# DATASET EXCERPT

________________

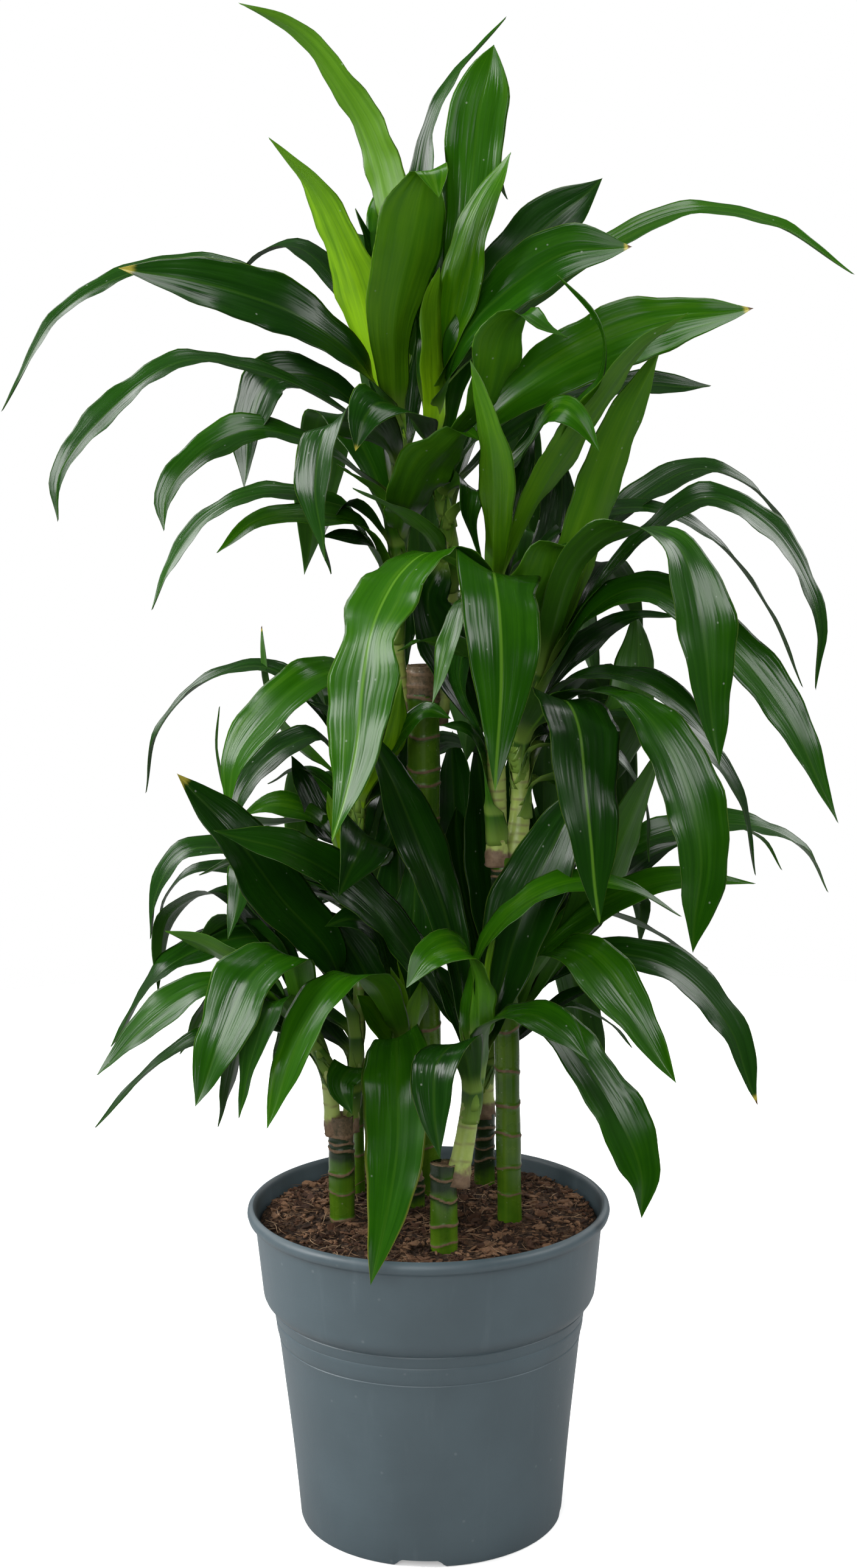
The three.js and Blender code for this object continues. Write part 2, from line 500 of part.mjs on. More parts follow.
function soilBody() {
  const inside = potInside.filter(([, z]) => z < soilLevel - 1).reverse();
  const profile = [[0, footHeight + wall + gap]];
  profile.push([inside[0][0] - gap, footHeight + wall + gap]);
  for (const [radius, z] of inside.slice(1)) profile.push([radius - soilClearance, z]);
  profile.push([soilRadius, soilLevel], [70, soilCrown - 1], [0, soilCrown]);
  let body = toSolid(turned(profile, potSides));
  for (const cane of Object.values(canes)) body = body.subtract(caneHole(cane));
  return body;
}

// ---------------------------------------------------------------- shoots and leaves

const smooth = (from, to, x) => THREE.MathUtils.smoothstep(x, from, to);
const fraction = (x) => x - Math.floor(x);

function curveThrough(points) {
  const corners = points.map((p) => new THREE.Vector3(...p));
  return new THREE.CatmullRomCurve3(corners, false, 'centripetal');
}

function shootBody({ axis, radii }) {
  const curve = curveThrough(axis);
  const steps = Math.max(3, Math.round(curve.getLength() / shootStep));
  const rings = [];
  for (let i = 0; i <= steps; i++) {
    const centre = curve.getPointAt(i / steps);
    const along = curve.getTangentAt(i / steps);
    const side = new THREE.Vector3(1, 0, 0).addScaledVector(along, -along.x).normalize();
    const front = new THREE.Vector3().crossVectors(along, side);
    const radius = THREE.MathUtils.lerp(radii[0], radii[1], i / steps);
    const ring = [];
    for (let k = 0; k < shootSides; k++) {
      const angle = 2 * Math.PI * k / shootSides;
      ring.push(centre.clone()
        .addScaledVector(side, radius * Math.cos(angle))
        .addScaledVector(front, radius * Math.sin(angle)));
    }
    rings.push(ring);
  }
  return toSolid(skinned(rings));
}

// Half width along a blade over its greatest: narrow where it clasps the stem, fullest
// past the middle, then drawn out to a long point.
function bladeOutline(u, fullest) {
  const start = fullest - 0.05;
  const taper = THREE.MathUtils.clamp((u - start) / (1 - start), 0, 1);
  const belly = 0.4 + 0.6 * smooth(0.05, fullest, u);
  const clasp = 0.35 + 0.65 * smooth(0, 0.08, u);
  return belly * clasp * Math.pow(1 - Math.pow(taper, 2.6), 1.15);
}

// One blade: three points to a ring, two thin edges and the keel under the midrib.
function bladeBody([width, roll, fullest, ...midrib], index) {
  const [x, y, z] = midrib[0];
  const start = [x + footOffset * Math.cos(footTurn * index), y + footOffset * Math.sin(footTurn * index), z];
  const curve = curveThrough([start, ...midrib.slice(1)]);
  const steps = THREE.MathUtils.clamp(Math.round(curve.getLength() / bladeStep), 3, 6);
  const foot = midrib[0];
  const tip = midrib[midrib.length - 1];
  const heading = Math.atan2(tip[1] - foot[1], tip[0] - foot[0]);
  const across = new THREE.Vector3(-Math.sin(heading), Math.cos(heading), 0);
  const rings = [];
  for (let i = 0; i < steps; i++) {
    const u = i / steps;
    const centre = curve.getPointAt(u);
    const along = curve.getTangentAt(u);
    const flat = across.clone().addScaledVector(along, -across.dot(along)).normalize();
    const angle = THREE.MathUtils.degToRad(roll) * smooth(0, rollStart, u);
    const side = flat.clone().applyAxisAngle(along, angle);
    const face = new THREE.Vector3().crossVectors(along, side);
    const half = width / 2 * bladeOutline(u, fullest);
    const wave = edgeWave * half * Math.sin(2 * Math.PI * waveCount * u + midrib[0][2]);
    rings.push([
      centre.clone().addScaledVector(side, half).addScaledVector(face, wave),
      centre.clone().addScaledVector(side, -half).addScaledVector(face, -wave),
      centre.clone().addScaledVector(face, -keel - keelShare * half),
    ]);
  }
  return toSolid(skinned(rings, new THREE.Vector3(...tip)));
}

// Rear leaves, from the lowest to the highest: lower ones reach out and hang, upper ones
// stand up. The golden-ratio step spreads them round the shoot.
function rearLeaves({ low, high, turn, count, reach, width, lift }) {
  const rows = [];
  for (let k = 0; k < count; k++) {
    const level = (k + 0.5) / count;
    const heading = THREE.MathUtils.degToRad(turn[0] + (turn[1] - turn[0]) * fraction(0.31 + 0.618 * k));
    const run = reach * (1 - 0.35 * level) * (0.86 + 0.28 * fraction(0.2 + 0.377 * k));
    const rise = lift * (70 + 110 * level) * (0.85 + 0.3 * fraction(0.5 + 0.733 * k));
    const fall = (0.5 + 0.5 * lift) * 170 * Math.pow(1 - level, 1.2) + 8;
    const foot = low.map((value, i) => value + (high[i] - value) * level);
    const along = (out, up) => [
      foot[0] + out * run * Math.cos(heading),
      foot[1] + out * run * Math.sin(heading),
      foot[2] + up,
    ];
    const roll = -24 + 48 * fraction(0.1 + 0.447 * k);
    rows.push([
      width * (0.85 + 0.3 * fraction(0.541 * k)), roll, 0.5,
      foot, along(0.26, 0.62 * rise), along(0.62, rise), along(1, rise - fall),
    ]);
  }
  return rows;
}

// Fusing many blades can seal a small hollow between them or leave a loose scrap: only the
// skin with the most triangles is kept, so hollows are filled and scraps are dropped.
function mainBody(solid) {
  const { triVerts, vertProperties } = solid.getMesh();
  const parent = Uint32Array.from({ length: vertProperties.length / 3 }, (_, i) => i);
  const rootOf = (v) => {
    let root = v;
    while (parent[root] !== root) root = parent[root];
    return root;
  };
  for (let i = 0; i < triVerts.length; i += 3) {
    const root = rootOf(triVerts[i]);
    parent[rootOf(triVerts[i + 1])] = root;
    parent[rootOf(triVerts[i + 2])] = root;
  }
  const skins = new Map();
  for (let i = 0; i < triVerts.length; i += 3) {
    const root = rootOf(triVerts[i]);
    if (!skins.has(root)) skins.set(root, []);
    skins.get(root).push(...triVerts.slice(i, i + 3));
  }
  const largest = [...skins.values()].sort((a, b) => b.length - a.length)[0];
  const skin = Uint32Array.from(largest);
  const parted = partFolds(vertProperties, skin);
  return new wasm.Manifold(new wasm.Mesh({ numProp: 3, vertProperties: parted, triVerts: skin }));
}

// Where two folds of a skin meet in one point, each is drawn in by a hair so that they part.
function partFolds(positions, triangles) {
  const geometry = new THREE.BufferGeometry();
  geometry.setAttribute('position', new THREE.BufferAttribute(positions.slice(), 3));
  geometry.setIndex(new THREE.BufferAttribute(triangles, 1));
  geometry.computeVertexNormals();
  const normals = geometry.attributes.normal.array;
  const moved = geometry.attributes.position.array;
  const used = [...new Set(triangles)];
  const points = used.map((v) => new THREE.Vector3().fromArray(positions, 3 * v));
  used.forEach((v, at) => {
    if (!points.some((point, other) => other !== at && point.distanceTo(points[at]) < foldReach)) return;
    for (let i = 0; i < 3; i++) moved[3 * v + i] -= foldGap * normals[3 * v + i];
  });
  return moved;
}

function headBody({ cane, shoots, leaves, rear }) {
  const rows = rear ? [...leaves, ...rearLeaves(rear)] : leaves;
  let body = shoots.map(shootBody).reduce((all, one) => all.add(one));
  rows.forEach((row, index) => { body = body.add(bladeBody(row, index)); });
  return mainBody(body.subtract(caneRoom(canes[cane])));
}

// ---------------------------------------------------------------- the plant

const plant = new THREE.Group();

function place(name, solid, finish) {
  const look = { ...finishes[finish], metalness: 0, side: THREE.DoubleSide };
  const material = new THREE.MeshStandardMaterial(look);
  const mesh = new THREE.Mesh(toGeometry(solid), material);
  mesh.name = name;
  plant.add(mesh);
}

place('pot', potWall(), 'pot');
place('soil', soilBody(), 'soil');
for (const [name, cane] of Object.entries(canes)) place(name, caneBody(cane), 'cane');
for (const head of heads) place(head.name, headBody(head), 'leaf');

export default plant;
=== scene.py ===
"""Potted corn plant: a blue-grey nursery pot, bark soil, sawn green canes and heads of strap leaves.

The studio is measured in metres. The plant's own sizes are millimetres, as a grower measures them,
and MM turns them into metres. The origin is on the pot's axis where it stands on the floor, +X is
right and -Y is the front.
"""

import math

import bpy
import numpy as np
from mathutils import Matrix, Vector


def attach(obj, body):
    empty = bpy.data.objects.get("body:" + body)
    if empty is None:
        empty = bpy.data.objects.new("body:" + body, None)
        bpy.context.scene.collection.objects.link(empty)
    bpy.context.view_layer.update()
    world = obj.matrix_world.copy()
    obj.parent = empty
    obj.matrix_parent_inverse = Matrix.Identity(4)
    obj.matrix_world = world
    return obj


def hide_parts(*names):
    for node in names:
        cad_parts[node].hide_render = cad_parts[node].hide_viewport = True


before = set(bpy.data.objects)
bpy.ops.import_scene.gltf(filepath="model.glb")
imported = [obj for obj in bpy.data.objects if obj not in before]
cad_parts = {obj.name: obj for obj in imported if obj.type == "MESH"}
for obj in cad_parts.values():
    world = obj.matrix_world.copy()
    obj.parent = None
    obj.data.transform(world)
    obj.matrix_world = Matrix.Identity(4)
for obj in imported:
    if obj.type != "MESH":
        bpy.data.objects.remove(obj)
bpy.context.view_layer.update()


# ------------------------------------------------------------------ studio
# A pale seamless floor in a white studio. Four soft panels light the plant from the left, the right,
# the front and above, and two weak ones behind it shine through the leaves. The camera stands 1.7 m
# in front and looks a little down.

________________

# WORK INSTRUCTIONS
Go through the listing above and pull out each line containing the word "objects".

# RESPONSE
    empty = bpy.data.objects.get("body:" + body)
        empty = bpy.data.objects.new("body:" + body, None)
        bpy.context.scene.collection.objects.link(empty)
before = set(bpy.data.objects)
imported = [obj for obj in bpy.data.objects if obj not in before]
        bpy.data.objects.remove(obj)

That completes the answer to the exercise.